What is expected. Within the material below, locate the line with "gap_angle = math.degrees(WIRE_END_GAP" and the line with "for node in", then return those two lines and all lines between them, exactly as written.

>> BEGIN

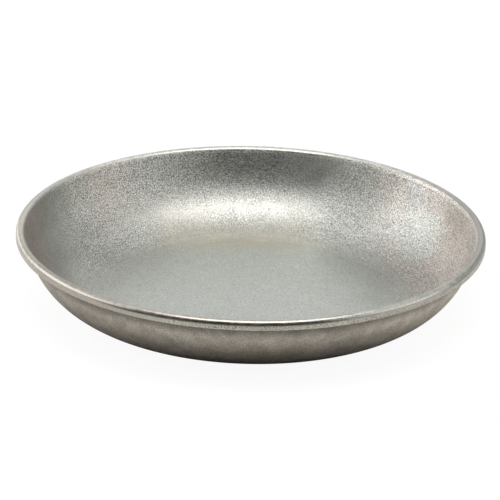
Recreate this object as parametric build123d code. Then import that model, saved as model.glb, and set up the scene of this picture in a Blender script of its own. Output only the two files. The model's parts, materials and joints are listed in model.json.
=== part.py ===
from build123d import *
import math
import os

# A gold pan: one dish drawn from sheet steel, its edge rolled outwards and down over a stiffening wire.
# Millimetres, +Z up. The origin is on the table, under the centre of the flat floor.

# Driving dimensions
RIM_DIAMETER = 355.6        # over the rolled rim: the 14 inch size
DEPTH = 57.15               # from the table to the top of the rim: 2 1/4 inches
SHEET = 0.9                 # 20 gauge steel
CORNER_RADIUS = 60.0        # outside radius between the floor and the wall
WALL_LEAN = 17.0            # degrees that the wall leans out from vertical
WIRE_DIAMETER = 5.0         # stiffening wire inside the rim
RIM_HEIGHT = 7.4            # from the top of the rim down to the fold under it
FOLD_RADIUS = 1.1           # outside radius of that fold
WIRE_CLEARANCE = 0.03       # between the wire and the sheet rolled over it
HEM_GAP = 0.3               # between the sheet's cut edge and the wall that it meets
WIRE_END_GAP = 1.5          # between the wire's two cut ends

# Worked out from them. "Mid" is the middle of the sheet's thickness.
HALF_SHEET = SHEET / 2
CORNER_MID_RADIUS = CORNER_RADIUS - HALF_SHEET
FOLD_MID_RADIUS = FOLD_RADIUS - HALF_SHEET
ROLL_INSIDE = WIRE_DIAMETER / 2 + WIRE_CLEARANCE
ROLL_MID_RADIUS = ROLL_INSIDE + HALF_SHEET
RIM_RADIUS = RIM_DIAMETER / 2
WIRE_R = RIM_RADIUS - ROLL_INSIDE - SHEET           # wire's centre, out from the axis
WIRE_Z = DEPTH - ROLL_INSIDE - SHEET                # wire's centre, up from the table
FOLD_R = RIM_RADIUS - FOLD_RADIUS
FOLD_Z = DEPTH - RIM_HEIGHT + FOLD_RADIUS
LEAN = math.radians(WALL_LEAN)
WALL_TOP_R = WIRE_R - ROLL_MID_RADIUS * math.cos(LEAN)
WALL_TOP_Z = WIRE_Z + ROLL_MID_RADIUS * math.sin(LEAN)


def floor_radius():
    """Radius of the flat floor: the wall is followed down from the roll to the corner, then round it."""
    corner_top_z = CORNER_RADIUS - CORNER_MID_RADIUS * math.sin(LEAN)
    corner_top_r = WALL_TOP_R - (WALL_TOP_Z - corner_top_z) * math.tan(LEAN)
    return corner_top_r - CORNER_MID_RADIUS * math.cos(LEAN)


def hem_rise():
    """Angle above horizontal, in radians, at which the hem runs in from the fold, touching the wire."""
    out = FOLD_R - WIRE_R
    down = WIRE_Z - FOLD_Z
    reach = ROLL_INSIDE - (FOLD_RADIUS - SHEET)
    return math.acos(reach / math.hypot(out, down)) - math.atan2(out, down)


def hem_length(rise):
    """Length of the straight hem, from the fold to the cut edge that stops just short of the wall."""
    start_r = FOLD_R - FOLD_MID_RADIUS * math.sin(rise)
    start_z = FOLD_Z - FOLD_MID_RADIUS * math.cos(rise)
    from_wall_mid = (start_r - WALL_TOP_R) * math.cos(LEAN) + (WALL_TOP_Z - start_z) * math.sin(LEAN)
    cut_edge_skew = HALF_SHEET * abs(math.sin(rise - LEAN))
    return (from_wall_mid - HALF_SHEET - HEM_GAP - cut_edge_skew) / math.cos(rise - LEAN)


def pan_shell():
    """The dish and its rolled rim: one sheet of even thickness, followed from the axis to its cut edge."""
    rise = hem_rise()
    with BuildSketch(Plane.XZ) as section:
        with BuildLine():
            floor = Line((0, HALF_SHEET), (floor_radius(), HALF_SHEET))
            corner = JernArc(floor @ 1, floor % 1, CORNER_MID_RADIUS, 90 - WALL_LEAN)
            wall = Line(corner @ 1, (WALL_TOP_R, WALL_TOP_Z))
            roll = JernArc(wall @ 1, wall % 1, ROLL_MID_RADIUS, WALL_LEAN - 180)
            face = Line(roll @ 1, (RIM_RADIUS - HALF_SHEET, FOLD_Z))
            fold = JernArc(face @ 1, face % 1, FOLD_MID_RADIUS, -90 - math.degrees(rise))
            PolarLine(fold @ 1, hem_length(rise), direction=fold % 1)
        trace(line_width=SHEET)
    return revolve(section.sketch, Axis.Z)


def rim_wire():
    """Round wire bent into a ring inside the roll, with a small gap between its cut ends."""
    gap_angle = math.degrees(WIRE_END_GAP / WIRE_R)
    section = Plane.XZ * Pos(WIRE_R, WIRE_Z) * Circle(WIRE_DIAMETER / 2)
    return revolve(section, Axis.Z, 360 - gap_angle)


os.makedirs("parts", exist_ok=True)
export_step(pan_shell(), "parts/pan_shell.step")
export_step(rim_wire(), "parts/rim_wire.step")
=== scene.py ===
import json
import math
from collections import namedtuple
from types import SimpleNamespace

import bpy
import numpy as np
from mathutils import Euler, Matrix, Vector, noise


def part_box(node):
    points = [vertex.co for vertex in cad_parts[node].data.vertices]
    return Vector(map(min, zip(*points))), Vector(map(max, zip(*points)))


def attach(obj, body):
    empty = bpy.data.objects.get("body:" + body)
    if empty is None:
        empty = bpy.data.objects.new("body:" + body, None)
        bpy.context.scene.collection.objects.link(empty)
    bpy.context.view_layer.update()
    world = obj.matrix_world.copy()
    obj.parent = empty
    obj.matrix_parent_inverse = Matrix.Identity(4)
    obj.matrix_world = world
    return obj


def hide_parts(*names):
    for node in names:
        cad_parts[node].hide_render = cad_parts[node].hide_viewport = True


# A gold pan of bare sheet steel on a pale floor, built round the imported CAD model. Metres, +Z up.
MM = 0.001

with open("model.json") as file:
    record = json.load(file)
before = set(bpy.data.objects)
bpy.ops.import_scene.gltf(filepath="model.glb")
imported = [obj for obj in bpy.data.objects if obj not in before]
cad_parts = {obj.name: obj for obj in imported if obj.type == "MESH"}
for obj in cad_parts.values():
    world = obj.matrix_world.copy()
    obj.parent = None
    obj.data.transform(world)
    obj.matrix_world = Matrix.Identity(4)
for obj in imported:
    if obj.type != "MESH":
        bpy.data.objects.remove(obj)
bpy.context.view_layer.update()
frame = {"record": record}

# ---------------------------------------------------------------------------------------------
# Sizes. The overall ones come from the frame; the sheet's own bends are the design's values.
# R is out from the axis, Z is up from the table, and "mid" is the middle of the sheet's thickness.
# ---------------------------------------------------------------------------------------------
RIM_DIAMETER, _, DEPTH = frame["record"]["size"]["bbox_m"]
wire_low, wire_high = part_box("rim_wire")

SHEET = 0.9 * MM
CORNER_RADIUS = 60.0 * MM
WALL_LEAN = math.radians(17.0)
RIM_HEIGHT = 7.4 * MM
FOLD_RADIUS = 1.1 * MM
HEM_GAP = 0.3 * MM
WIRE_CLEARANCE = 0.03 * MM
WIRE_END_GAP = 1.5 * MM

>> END

Exercise result.
    gap_angle = math.degrees(WIRE_END_GAP / WIRE_R)
    section = Plane.XZ * Pos(WIRE_R, WIRE_Z) * Circle(WIRE_DIAMETER / 2)
    return revolve(section, Axis.Z, 360 - gap_angle)


os.makedirs("parts", exist_ok=True)
export_step(pan_shell(), "parts/pan_shell.step")
export_step(rim_wire(), "parts/rim_wire.step")
=== scene.py ===
import json
import math
from collections import namedtuple
from types import SimpleNamespace

import bpy
import numpy as np
from mathutils import Euler, Matrix, Vector, noise


def part_box(node):
    points = [vertex.co for vertex in cad_parts[node].data.vertices]
    return Vector(map(min, zip(*points))), Vector(map(max, zip(*points)))


def attach(obj, body):
    empty = bpy.data.objects.get("body:" + body)
    if empty is None:
        empty = bpy.data.objects.new("body:" + body, None)
        bpy.context.scene.collection.objects.link(empty)
    bpy.context.view_layer.update()
    world = obj.matrix_world.copy()
    obj.parent = empty
    obj.matrix_parent_inverse = Matrix.Identity(4)
    obj.matrix_world = world
    return obj


def hide_parts(*names):
    for node in names:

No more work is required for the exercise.